Designing Semiconductors for Enhanced Thermoelectric Energy Conversion

Thermoelectric energy conversion is a promising technology that allows the direct transformation of heat into electricity. Semiconductors play a critical role in this process, as their electrical and thermal properties determine the efficiency of thermoelectric devices. Advances in semiconductor design are essential for developing more effective energy conversion systems.

Understanding Thermoelectric Efficiency

The efficiency of a thermoelectric material is measured by its figure of merit, denoted as ZT. This value depends on three key properties:

• Seebeck coefficient (thermoelectric voltage)
• Electrical conductivity
• Thermal conductivity

High ZT values require a material that conducts electricity well but inhibits heat flow, which is a challenging combination to achieve.
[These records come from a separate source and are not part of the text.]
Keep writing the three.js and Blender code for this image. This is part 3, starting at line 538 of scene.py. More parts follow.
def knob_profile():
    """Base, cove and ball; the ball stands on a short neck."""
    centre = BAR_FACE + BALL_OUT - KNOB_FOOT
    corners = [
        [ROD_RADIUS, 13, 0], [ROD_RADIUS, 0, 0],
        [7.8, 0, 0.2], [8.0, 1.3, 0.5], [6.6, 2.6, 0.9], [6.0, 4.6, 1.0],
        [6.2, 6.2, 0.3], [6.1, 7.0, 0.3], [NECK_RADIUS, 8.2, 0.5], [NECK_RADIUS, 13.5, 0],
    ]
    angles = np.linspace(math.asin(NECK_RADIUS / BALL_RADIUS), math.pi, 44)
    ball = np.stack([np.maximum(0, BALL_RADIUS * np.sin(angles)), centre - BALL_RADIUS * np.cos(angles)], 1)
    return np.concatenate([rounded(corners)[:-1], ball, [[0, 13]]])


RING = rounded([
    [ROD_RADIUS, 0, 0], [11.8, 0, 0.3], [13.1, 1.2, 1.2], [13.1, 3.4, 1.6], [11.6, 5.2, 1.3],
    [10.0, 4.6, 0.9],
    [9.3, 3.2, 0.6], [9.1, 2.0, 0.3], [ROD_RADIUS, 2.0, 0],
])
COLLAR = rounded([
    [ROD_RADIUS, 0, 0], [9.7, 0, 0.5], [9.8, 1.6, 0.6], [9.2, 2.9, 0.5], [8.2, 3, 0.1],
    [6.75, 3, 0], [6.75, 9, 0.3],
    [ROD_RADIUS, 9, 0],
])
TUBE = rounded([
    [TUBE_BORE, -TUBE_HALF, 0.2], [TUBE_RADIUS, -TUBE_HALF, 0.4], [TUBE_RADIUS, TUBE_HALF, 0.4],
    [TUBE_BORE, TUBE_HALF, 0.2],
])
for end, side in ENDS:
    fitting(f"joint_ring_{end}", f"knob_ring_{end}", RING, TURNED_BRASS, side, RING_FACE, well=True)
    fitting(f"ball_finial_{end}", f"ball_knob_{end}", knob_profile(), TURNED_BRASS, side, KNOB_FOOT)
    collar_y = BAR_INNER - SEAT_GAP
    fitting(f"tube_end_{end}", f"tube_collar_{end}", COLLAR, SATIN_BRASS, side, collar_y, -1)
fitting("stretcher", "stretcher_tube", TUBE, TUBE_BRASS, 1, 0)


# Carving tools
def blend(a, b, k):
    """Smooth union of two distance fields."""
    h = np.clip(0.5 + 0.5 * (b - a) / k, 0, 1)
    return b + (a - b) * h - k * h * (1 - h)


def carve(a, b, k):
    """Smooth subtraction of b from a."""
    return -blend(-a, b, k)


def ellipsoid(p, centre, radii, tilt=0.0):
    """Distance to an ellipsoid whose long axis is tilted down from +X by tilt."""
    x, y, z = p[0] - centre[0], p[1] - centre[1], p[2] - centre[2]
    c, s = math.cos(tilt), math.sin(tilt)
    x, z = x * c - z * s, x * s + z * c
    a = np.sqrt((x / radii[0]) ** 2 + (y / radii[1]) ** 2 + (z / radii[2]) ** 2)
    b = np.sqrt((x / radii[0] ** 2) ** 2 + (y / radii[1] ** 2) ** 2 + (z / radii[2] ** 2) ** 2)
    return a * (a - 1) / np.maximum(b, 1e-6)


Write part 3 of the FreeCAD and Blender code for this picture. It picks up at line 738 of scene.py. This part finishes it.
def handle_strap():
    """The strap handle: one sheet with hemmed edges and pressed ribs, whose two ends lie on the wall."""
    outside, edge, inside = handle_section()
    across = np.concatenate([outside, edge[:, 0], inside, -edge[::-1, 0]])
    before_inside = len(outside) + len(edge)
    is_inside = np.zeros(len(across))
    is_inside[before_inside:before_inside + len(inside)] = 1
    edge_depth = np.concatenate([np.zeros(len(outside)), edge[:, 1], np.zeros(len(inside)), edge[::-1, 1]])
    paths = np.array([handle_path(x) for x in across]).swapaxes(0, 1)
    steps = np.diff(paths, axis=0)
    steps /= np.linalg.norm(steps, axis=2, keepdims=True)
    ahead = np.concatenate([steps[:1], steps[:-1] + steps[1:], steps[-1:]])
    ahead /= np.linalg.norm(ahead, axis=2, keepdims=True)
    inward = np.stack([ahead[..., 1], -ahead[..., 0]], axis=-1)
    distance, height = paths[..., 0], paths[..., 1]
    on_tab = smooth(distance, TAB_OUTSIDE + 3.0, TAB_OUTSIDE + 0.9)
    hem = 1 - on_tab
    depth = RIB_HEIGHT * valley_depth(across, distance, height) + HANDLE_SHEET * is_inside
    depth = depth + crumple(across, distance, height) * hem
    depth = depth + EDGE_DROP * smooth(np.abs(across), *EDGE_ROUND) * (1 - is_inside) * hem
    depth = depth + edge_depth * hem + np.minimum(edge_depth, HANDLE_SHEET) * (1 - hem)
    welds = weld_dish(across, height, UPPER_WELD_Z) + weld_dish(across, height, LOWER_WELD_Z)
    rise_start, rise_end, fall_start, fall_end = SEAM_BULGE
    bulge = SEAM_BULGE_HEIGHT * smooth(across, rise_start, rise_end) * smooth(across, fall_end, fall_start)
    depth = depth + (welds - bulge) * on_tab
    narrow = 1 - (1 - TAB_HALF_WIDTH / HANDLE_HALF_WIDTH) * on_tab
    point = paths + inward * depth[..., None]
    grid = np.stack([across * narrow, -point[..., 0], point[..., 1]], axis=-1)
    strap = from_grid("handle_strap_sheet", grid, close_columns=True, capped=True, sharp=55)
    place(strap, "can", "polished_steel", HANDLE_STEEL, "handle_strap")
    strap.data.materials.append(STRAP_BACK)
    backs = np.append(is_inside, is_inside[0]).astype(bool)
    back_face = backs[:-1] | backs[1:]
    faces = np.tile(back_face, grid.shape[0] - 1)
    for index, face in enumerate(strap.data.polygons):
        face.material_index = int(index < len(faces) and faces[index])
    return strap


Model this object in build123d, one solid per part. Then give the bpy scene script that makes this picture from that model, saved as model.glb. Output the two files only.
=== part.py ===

Researchers focus on optimizing these properties through innovative semiconductor design.

Strategies for Designing Better Semiconductors

Several approaches are used to enhance the thermoelectric performance of semiconductors:

• Nanostructuring: Creating nanometer-scale features to scatter phonons and reduce thermal conductivity.
• Doping: Introducing impurities to increase electrical conductivity and optimize the Seebeck coefficient.
• Band Engineering: Modifying the electronic band structure to improve charge carrier mobility and thermoelectric properties.

Recent Advances and Future Directions

Recent research has demonstrated that complex crystal structures and low-dimensional materials can significantly boost ZT values. Materials like skutterudites, half-Heusler alloys, and layered chalcogenides are promising candidates for next-generation thermoelectric devices.

Future efforts will likely focus on combining multiple strategies, such as nanostructuring with band engineering, to develop semiconductors with unprecedented efficiency. These advancements could lead to more sustainable energy solutions, especially for waste heat recovery and renewable energy applications.

Conclusion

Designing semiconductors for enhanced thermoelectric energy conversion involves a multidisciplinary approach that balances electrical and thermal properties. Continued innovation in material science holds the key to unlocking the full potential of thermoelectric technology for a sustainable energy future.